The 40% quarter-over-quarter drop in Farcaster’s active users is both a correction of SocialFi’s overheated phase and a necessary adjustment as the industry shifts from "narrative-driven" to "value-driven" growth. It highlights a core truth: sustainable social networks can’t be built overnight through short-term financial incentives. Building lasting user relationships, a thriving content ecosystem, and refined product experiences requires a longer time horizon and more nuanced operations. For the industry, this adjustment helps weed out the hype and allows teams truly committed to building the next generation of social infrastructure to stand out. The future winners in SocialFi are unlikely to be the platforms with the highest mining yields, but rather those that create social spaces where users can "forget they’re in the Web3 world."

FAQ

Q1: Does the decline in Farcaster’s active users mean SocialFi is a failed sector?

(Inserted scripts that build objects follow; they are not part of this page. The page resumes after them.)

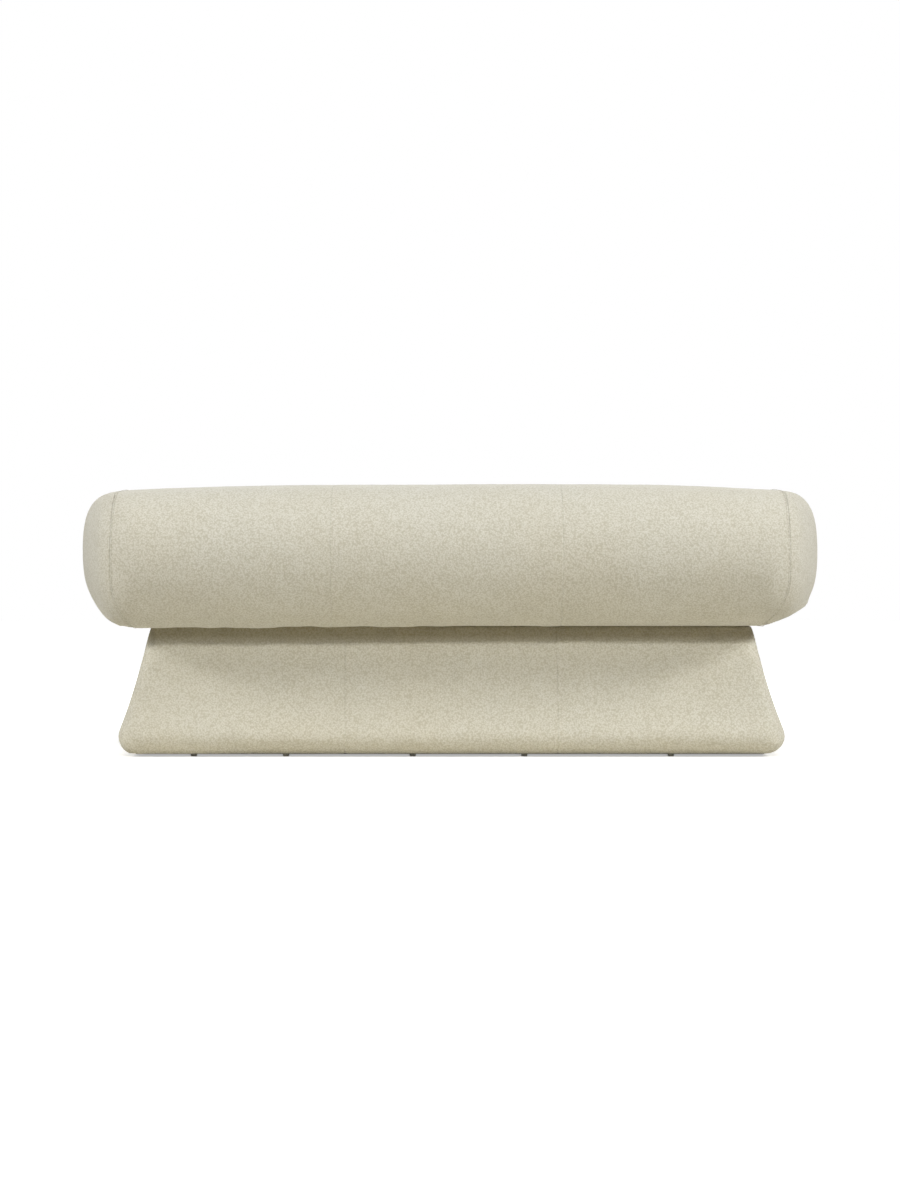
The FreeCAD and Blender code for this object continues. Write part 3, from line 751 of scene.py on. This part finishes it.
def wood_material(name, colour, scale):
    """Planed wood, with grain along the piece's X direction and small pores."""
    material, sheet = new_material(name)
    along = sheet.add("ShaderNodeMapping", {"Vector": sheet.place()}, in_Scale=scale).outputs[0]
    grain = sheet.noise(along, scale=1.0, detail=5.0, roughness=0.6, distortion=0.4)
    pores = sheet.noise(along, scale=9.0)
    base = linear(colour)
    shade = sheet.ramp(grain, [(0.30, toned(base, 0.62)), (0.52, base), (0.75, toned(base, 1.18))])
    fleck = sheet.ramp(pores, [(0.30, (0.75, 0.70, 0.66)), (0.42, grey(1.0))])
    rough = sheet.ramp(grain, [(0.2, grey(0.62)), (0.8, grey(0.48))])
    bump = sheet.bump(grain, strength=0.25, distance=0.0004)
    colour = sheet.tinted(shade, fleck)
    sheet.finish({"Base Color": colour, "Roughness": rough, "Normal": bump})
    return material


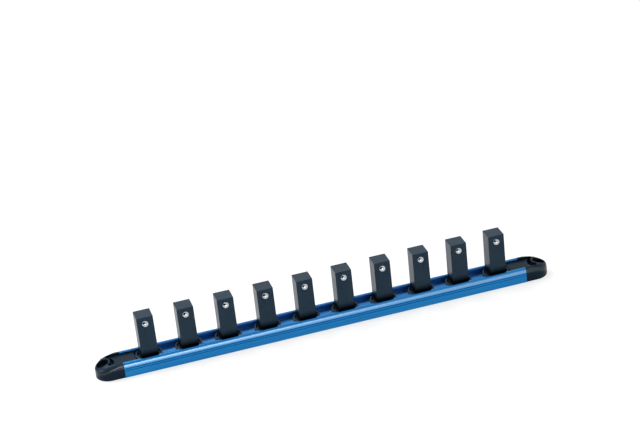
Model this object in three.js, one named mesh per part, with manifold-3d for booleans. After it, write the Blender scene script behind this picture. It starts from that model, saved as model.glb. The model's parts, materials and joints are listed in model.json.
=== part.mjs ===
// A rail for ten half-inch drive sockets.
// An extruded channel carries ten moulded clips that slide in its slot. Each clip is
// a square post with a sprung ball near its top, and a moulded cap closes each end.
// Millimetres, +Z up. The rail runs along X, the balls face -Y, and the origin lies
// at the middle of the underside.

import * as THREE from 'three';
import * as BufferGeometryUtils from 'three/addons/utils/BufferGeometryUtils.js';
import Module from 'manifold-3d';

const wasm = await Module();
wasm.setup();

// Running clearances
const slideGap = 0.3;
const seatGap = 0.3;

// Clip: foot, square neck and tapered square post
const clipCount = 10;
const postFootWidth = 12.7;
const postDraft = 0.1;
const postRise = 31.4;
const postCornerRadius = 0.4;
const postCrownChamfer = 0.25;
const neckLedge = 0.75;
const neckRise = 0.8;
const neckChamfer = 0.4;
const neckCornerRadius = 1.8;
const footMargin = 0.7;
const footHeadroom = 0.4;
const footChamfer = 0.3;
const footRimWidth = 1.0;
const footRecessDepth = 1.6;

// Ball detent in the front face of the post
const ballRadius = 3.0;
const ballDrop = 5.6;
const ballProud = 1.6;
const mouthLip = 0.15;
const mouthLand = 0.15;
const mouthTaper = 1.15;
const pocketGap = 0.2;
const pocketBackWall = 1.95;

// Spring behind the ball
const springTurns = 4;
const springInset = 0.7;
const springWire = 0.5;

// Rail: its slot takes the necks of the clips
const railLength = 312.6;
const railHeight = 11.8;
const railWall = 1.7;
const railShoulderWidth = 1.9;
const railShoulderHeight = 4.0;
const railLineWidth = 0.4;
const railLineDepth = 0.35;
const railBead = 1.3;
const railToe = 0.8;
const railCornerRadius = 0.5;
const lipOverhang = 1.6;
const lipThickness = 1.3;
const lipEdgeRadius = 0.35;
const channelDepth = 4.3;
const webThickness = 1.6;

// End cap: nose, falling crown and rounded shoulders
const capStraight = 9.2;
const capCrownStart = 4.0;
const capCrownFall = 4.7;
const capNoseShoulderWidth = 9.0;
const capNoseShoulderHeight = 3.8;
const capToe = 1.2;
const capWall = 1.9;
const capCoreDepth = 3.0;
const capCoreJointWall = 3.0;

// Hang hole, the ring round it and the crescent groove beside the ring
const hangHoleRadius = 4.65;
const hangHoleChamfer = 0.4;
const hangRingWall = 1.2;
const hangNoseWall = 1.35;
const grooveWidth = 2.8;
const grooveDepth = 5.2;
const grooveHornReach = 2.4;

// Tongue in the channel and the lower plug under the web
const tongueReach = 10.6;
const tongueHeadroom = 0.5;
const tongueCorner = 2.6;
const tongueBevel = 0.5;
const lowerPlugReach = 7.0;
const lowerPlugCorner = 1.0;

// Fineness of curves
const arcSteps = 2;
const shoulderSteps = 4;
const toeSteps = 2;
const noseStations = 10;
const bodyStations = 3;
const nosePoleShare = 0.955;
const shoulderLimitShare = 0.9;
const roundSides = 32;
const pocketSides = 20;
const ballSides = 16;
const ballBands = 10;
const springStepsPerTurn = 8;
const springSides = 5;

// Overrun of every cut past the face that it opens
const cutOverrun = 1.0;

// Widths across the rail, from the post outwards
const halfPostFoot = postFootWidth / 2;
const halfPostTop = halfPostFoot - postDraft;
const halfNeck = halfPostFoot + neckLedge;
const halfSlot = halfNeck + slideGap;
const halfChannel = halfSlot + lipOverhang;
const halfRail = halfChannel + railWall;
const halfFoot = halfChannel - slideGap;
const footRadius = (halfNeck - neckCornerRadius) * Math.SQRT2 + neckCornerRadius + footMargin;

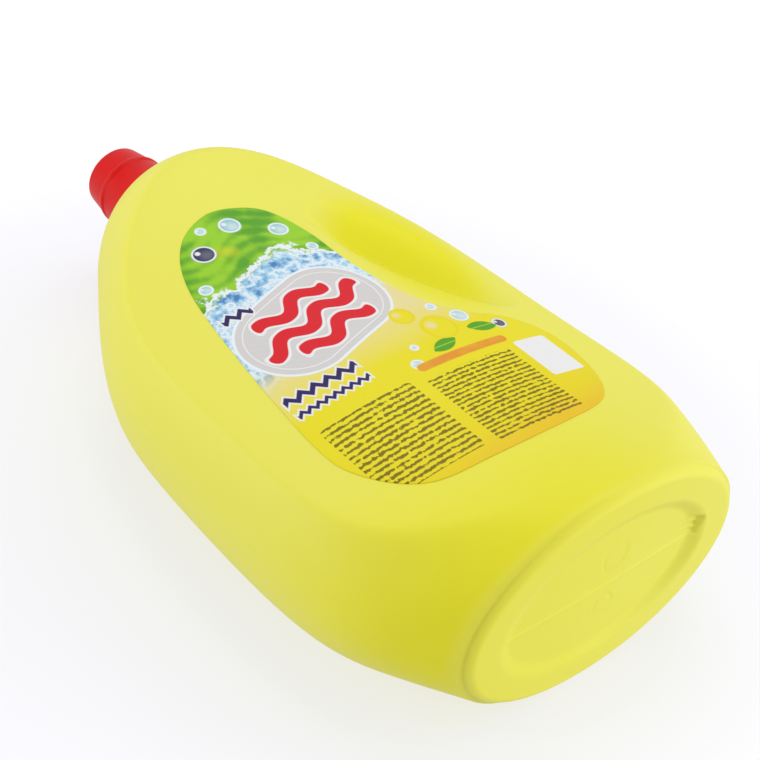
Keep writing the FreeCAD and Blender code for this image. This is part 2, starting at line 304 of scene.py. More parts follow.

A1: Not at all. This data mainly reflects a normal correction for a specific project after incentives have waned, not the end of the entire sector. SocialFi is still in its early exploratory phase, and the current pullback will help the industry identify more sustainable paths forward.

Q2: What is the biggest challenge facing SocialFi projects today?

A2: The main challenge is breaking free from reliance on token subsidies and building authentic, sustainable social relationships among users. Product experience, content quality, and the accumulation of user relationship graphs are critical to whether a project can endure through market cycles.

Q3: How might SocialFi achieve success in the future?

A3: Success is most likely to come first in vertical niches—such as professional communities or the creator economy—where token mechanisms shift from short-term incentives to tools for long-term governance and value capture. Winning projects will likely be those with "weak financialization but strong social attributes."